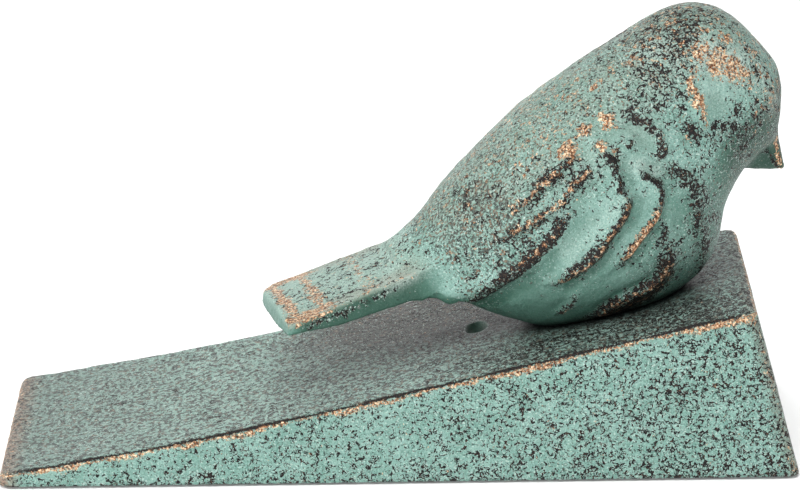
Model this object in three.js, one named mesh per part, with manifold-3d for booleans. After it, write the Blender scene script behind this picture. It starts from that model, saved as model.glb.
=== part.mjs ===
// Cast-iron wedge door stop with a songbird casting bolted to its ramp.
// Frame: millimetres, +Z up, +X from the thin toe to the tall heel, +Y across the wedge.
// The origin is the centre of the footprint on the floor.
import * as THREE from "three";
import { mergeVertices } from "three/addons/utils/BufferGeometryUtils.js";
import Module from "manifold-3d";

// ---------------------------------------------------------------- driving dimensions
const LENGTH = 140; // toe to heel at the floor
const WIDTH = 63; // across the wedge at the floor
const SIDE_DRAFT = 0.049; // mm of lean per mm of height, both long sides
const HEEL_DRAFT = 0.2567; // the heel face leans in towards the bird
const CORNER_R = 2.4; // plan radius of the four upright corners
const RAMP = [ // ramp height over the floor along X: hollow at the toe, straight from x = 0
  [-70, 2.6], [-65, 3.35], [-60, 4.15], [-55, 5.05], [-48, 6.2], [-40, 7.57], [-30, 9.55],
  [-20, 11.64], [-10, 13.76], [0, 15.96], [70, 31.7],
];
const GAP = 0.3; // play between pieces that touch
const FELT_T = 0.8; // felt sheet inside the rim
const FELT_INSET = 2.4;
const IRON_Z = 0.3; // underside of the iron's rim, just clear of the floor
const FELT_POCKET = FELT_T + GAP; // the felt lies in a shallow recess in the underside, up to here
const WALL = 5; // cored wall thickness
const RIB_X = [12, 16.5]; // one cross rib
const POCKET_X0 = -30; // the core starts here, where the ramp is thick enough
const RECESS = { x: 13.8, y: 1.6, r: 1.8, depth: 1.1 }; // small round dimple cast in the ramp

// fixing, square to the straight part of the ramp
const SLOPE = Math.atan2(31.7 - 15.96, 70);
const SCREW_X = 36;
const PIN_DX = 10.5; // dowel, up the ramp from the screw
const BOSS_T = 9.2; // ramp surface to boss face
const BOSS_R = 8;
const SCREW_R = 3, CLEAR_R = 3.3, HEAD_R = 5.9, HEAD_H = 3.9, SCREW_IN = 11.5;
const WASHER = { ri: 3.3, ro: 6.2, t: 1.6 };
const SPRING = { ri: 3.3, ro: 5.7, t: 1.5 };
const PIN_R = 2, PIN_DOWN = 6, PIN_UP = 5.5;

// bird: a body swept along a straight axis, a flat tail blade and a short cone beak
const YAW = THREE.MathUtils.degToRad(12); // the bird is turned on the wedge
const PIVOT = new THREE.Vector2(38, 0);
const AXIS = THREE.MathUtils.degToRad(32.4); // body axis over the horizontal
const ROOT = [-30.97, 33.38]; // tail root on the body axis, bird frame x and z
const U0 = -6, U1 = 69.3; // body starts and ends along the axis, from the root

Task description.
Each line above must be reproduced exactly as it stands.

Task answer.
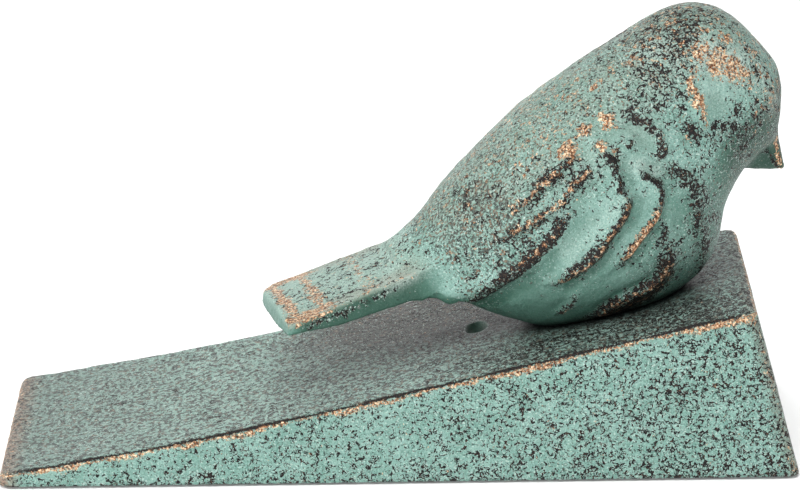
Model this object in three.js, one named mesh per part, with manifold-3d for booleans. After it, write the Blender scene script behind this picture. It starts from that model, saved as model.glb.
=== part.mjs ===
// Cast-iron wedge door stop with a songbird casting bolted to its ramp.
// Frame: millimetres, +Z up, +X from the thin toe to the tall heel, +Y across the wedge.
// The origin is the centre of the footprint on the floor.
import * as THREE from "three";
import { mergeVertices } from "three/addons/utils/BufferGeometryUtils.js";
import Module from "manifold-3d";

// ---------------------------------------------------------------- driving dimensions
const LENGTH = 140; // toe to heel at the floor
const WIDTH = 63; // across the wedge at the floor
const SIDE_DRAFT = 0.049; // mm of lean per mm of height, both long sides
const HEEL_DRAFT = 0.2567; // the heel face leans in towards the bird
const CORNER_R = 2.4; // plan radius of the four upright corners
const RAMP = [ // ramp height over the floor along X: hollow at the toe, straight from x = 0
  [-70, 2.6], [-65, 3.35], [-60, 4.15], [-55, 5.05], [-48, 6.2], [-40, 7.57], [-30, 9.55],
  [-20, 11.64], [-10, 13.76], [0, 15.96], [70, 31.7],
];
const GAP = 0.3; // play between pieces that touch
const FELT_T = 0.8; // felt sheet inside the rim
const FELT_INSET = 2.4;
const IRON_Z = 0.3; // underside of the iron's rim, just clear of the floor
const FELT_POCKET = FELT_T + GAP; // the felt lies in a shallow recess in the underside, up to here
const WALL = 5; // cored wall thickness
const RIB_X = [12, 16.5]; // one cross rib
const POCKET_X0 = -30; // the core starts here, where the ramp is thick enough
const RECESS = { x: 13.8, y: 1.6, r: 1.8, depth: 1.1 }; // small round dimple cast in the ramp

// fixing, square to the straight part of the ramp
const SLOPE = Math.atan2(31.7 - 15.96, 70);
const SCREW_X = 36;
const PIN_DX = 10.5; // dowel, up the ramp from the screw
const BOSS_T = 9.2; // ramp surface to boss face
const BOSS_R = 8;
const SCREW_R = 3, CLEAR_R = 3.3, HEAD_R = 5.9, HEAD_H = 3.9, SCREW_IN = 11.5;
const WASHER = { ri: 3.3, ro: 6.2, t: 1.6 };
const SPRING = { ri: 3.3, ro: 5.7, t: 1.5 };
const PIN_R = 2, PIN_DOWN = 6, PIN_UP = 5.5;

// bird: a body swept along a straight axis, a flat tail blade and a short cone beak
const YAW = THREE.MathUtils.degToRad(12); // the bird is turned on the wedge
const PIVOT = new THREE.Vector2(38, 0);
const AXIS = THREE.MathUtils.degToRad(32.4); // body axis over the horizontal
const ROOT = [-30.97, 33.38]; // tail root on the body axis, bird frame x and z
const U0 = -6, U1 = 69.3; // body starts and ends along the axis, from the root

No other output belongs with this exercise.